The Miseducation Continues
If it was not for having a family who took pride in their skin color, and the struggles of being black in America, I’m sure that my sense of self would lack what it is today. 

Juggling a dual life of being myself around family, but tucking in my culture to fit white America’s mold created an internal conflict within me. However, it was through seeking true knowledge and self-awareness that I was able to counter (and still countering) this conflict within.
Having gone through America’s educational system up to the point of receiving advanced degrees, I have spent much of my adult life unlearning much of the information, and seeking different perspectives rather than just American perspectives on events throughout history. 
I’ve tried my best to erase images in mind that make black Americans feel less than, and replace them with knowing the impact black people have had on American culture. I combat the negative notions of black people by creating content that uplifts not only the black race, but the human race.
What’s most disappointing about my miseducation, is that I can still see how the cycle continue. Politicians make slavery references, and speak in code as if we do not hear them. The media shows images of black men being gunned down by police over and over again, and cops getting away with it. 

We are still taught Columbus discovered America, like he didn’t kill off many natives.
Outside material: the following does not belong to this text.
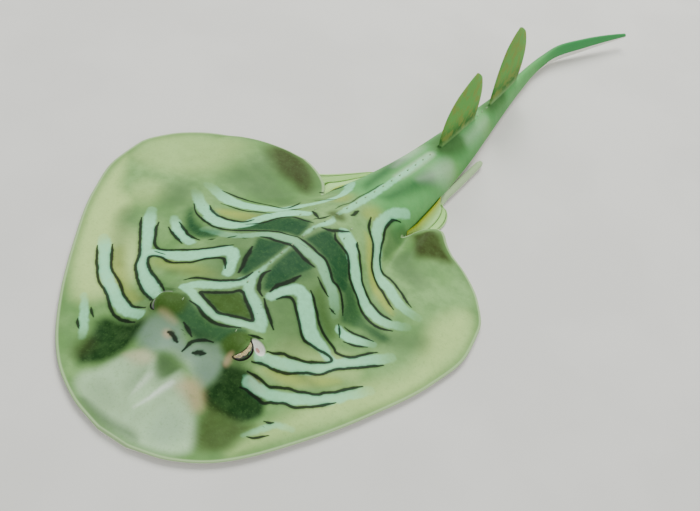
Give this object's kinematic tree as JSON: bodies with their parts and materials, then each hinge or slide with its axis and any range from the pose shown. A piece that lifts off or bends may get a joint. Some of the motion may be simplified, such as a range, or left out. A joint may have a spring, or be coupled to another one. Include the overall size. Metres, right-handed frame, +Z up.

We celebrate Thanksgiving like it’s a time of joy, when it was a actually a time of suffering for black and brown people.
Imagine how these images and stories shape the psyche of a black American boy?
While there are a lot more positive images of black people in America in the media, as executives, and as leaders in public policy, we still have a ways to go. 

Until we can address deep rooted race issues in America that keep black and brown people at a disadvantage economically, financially, educationally, and even mentally, race relations will continue being an issue. 

Until black American boys like myself can understand their power and get a sense of self-worth through American institutions, the miseducation of who they truly are will continue.